Jim Parsons Repeated Sheldon Audition, Winning Bill Prady Over
Jim Parsons repeated the performance the next day, and Bill Prady knew he had Sheldon Cooper. The audition story behind The Big Bang Theory is less about hindsight than about one actor proving, twice, that the first read was not a fluke.
Chuck Lorre’s first warning
Bill Prady said Parsons “created that character at that audition.” After Parsons left the room, Prady recalled, “That's the guy! That's the guy! That's the guy!” Chuck Lorre was not ready to move that fast. He told Prady, “Nah, he's gonna break your heart. He'll never give you that performance again.”

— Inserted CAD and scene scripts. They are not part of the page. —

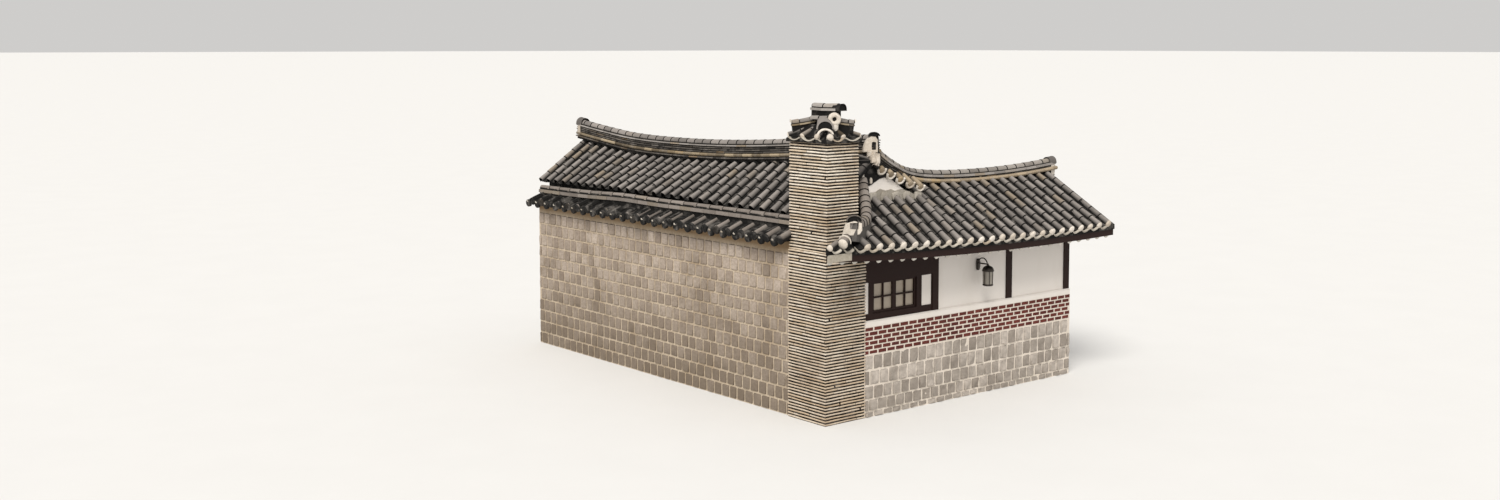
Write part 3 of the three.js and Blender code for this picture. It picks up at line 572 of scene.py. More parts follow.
def pan_trough(piece, left, right, drop=0.055, rise=0.04):
    """The hollow tiles between two rows, laid in steps, with the face of each step painted dark as shade."""
    steps = max(1, round(max(left.length, right.length) / PAN_STEP))
    inset = COVER_R * 0.75
    step = 0.013
    rings = []
    tints = []
    for k in range(steps):
        tone = shade()
        dark = with_painted_shade(tone)
        start = k / steps
        # The face of each step is painted dark as shade.
        for t, lift, tint in ((start, 0.0, dark), (start, step, dark), (start + 1e-4, step, tone),
                              ((k + 1) / steps, 0.0, tone)):
            a = left.low.lerp(left.high, t)
            b = right.low.lerp(right.high, t)
            across = b - a
            wide = across.length
            ring = []
            for u in range(7):
                share = (inset + (wide - 2 * inset) * u / 6) / wide
                bow = (2 * u / 6 - 1) ** 2
                ring.append(a + across * share + left.out * (-drop + rise * bow + lift))
            rings.append(ring)
            tints.append(tint)
    piece.skin(rings, tints, facing=left.out)


def lip(piece, a, b, out, ahead, margin, sag, reach, thick):
    """The pale curved lip of the lowest hollow tile between two rows: its share left free on each side,
    its depth and bow, its reach to the front and back, and its thickness below and above."""
    tone = shade()
    rings = []
    for u in range(9):
        bow = (2 * u / 8 - 1) ** 2
        centre = a + (b - a) * (margin + (1.0 - 2 * margin) * u / 8) + out * (sag[0] + sag[1] * bow)
        front = centre + ahead * reach[0]
        back = centre - ahead * reach[1]
        rings.append([front - out * thick[0], front + out * thick[1], back + out * thick[1],
                      back - out * thick[0]])
    piece.tube(rings, tone)


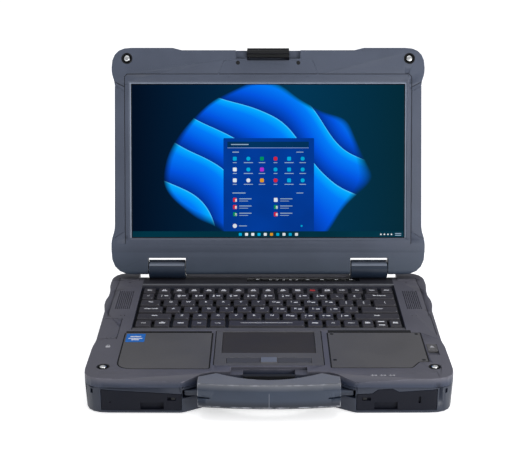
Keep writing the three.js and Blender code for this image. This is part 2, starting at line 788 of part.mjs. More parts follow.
function hingeBracket(side) {
  const x0 = side * BRACKET.inner;
  const x1 = side * BRACKET.outer;
  const back = common(
    axle(BARREL_BACK_RADIUS, x0, x1, 0, HINGE_Z, 40),
    box(side * 90, side * 140, 2.5, 20, 34, 70),
  );
  const mountFoot = box(x0, x1, 0.2, REAR_Y - 0.3, 30.3, 42);
  return cut(
    join(axle(BARREL_RADIUS, x0, x1, 0, HINGE_Z, 40), back, mountFoot),
    axle(SHAFT_RADIUS + 0.08, side * 80, side * 150, 0, HINGE_Z, 32),
  );
}

// ---------------------------------------------------------------- lid

/** The lid seen from the front; its lower corners are rounder than its upper ones. */
function lidOutline() {
  return mirroredOutline([
    [HALF_WIDTH + 1.7, CHIN_BOTTOM, 26],
    [HALF_WIDTH + 1.7, 34, 6],
    [HALF_WIDTH - 2.4, 46, 6],
    [HALF_WIDTH - 3.2, 212, 5],
    [HALF_WIDTH + 0.3, 222, 5],
    [HALF_WIDTH + 0.3, LID_TOP, 22],
    [108, LID_TOP],
    [97, LID_TOP - 2.8],
  ]);
}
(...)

Lorre later called the audition “shocking” and asked, “Can he come back in and do it again?” That question turned the casting process into a test of repetition, not just talent. For a sitcom built around a highly specific character, the issue was whether the performance could survive a second pass under pressure.
The next day with Jim Parsons
The next day, Parsons came back and gave the same performance again. Prady said, “This is Sheldon.” That was the decisive turn: the role was no longer a debate about whether the actor had found the character, but whether the creators could trust what they had seen twice.

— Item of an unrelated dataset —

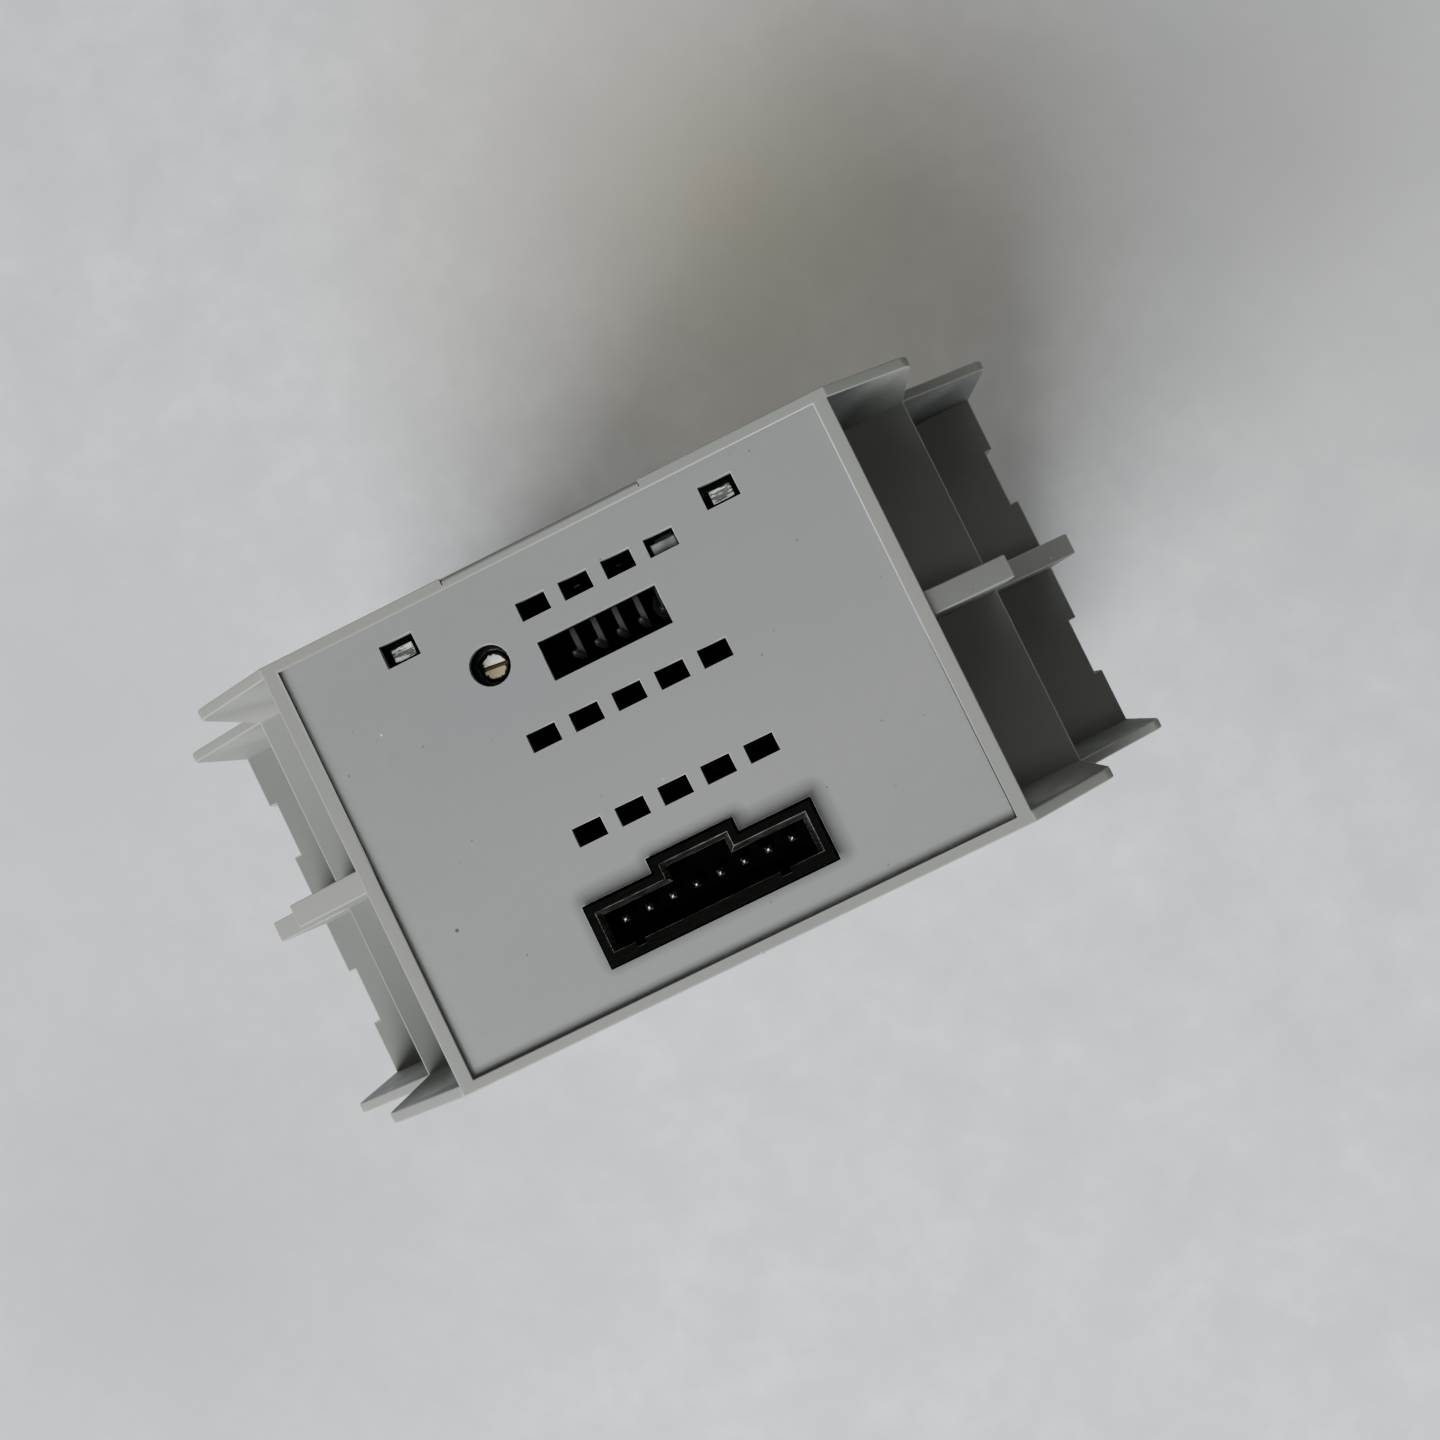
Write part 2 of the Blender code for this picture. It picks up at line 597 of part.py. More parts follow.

Prady later said, “This may be the only example of where I actually was right.” Lorre’s view changed too; he went on to call Parsons “a genius. He's a comic genius.” In casting terms, the repeat read removed the one objection that mattered most — whether the performance could be recreated on demand, which is exactly what a long-running network lead character requires.
Sheldon Cooper after Season 12
Parsons played Sheldon Cooper until The Big Bang Theory ended with Season 12. The character later lived on in Young Sheldon, which chronicles his childhood growing up in Texas, with Parsons narrating the series and making an on-screen cameo in the final episode.
For anyone tracking how a television lead gets locked in, this is the useful part: the role did not hinge on a single flashy audition alone. It hinged on Parsons returning the next day and doing it again, which is the difference between a promising read and a casting decision that can hold a series together for 12 seasons.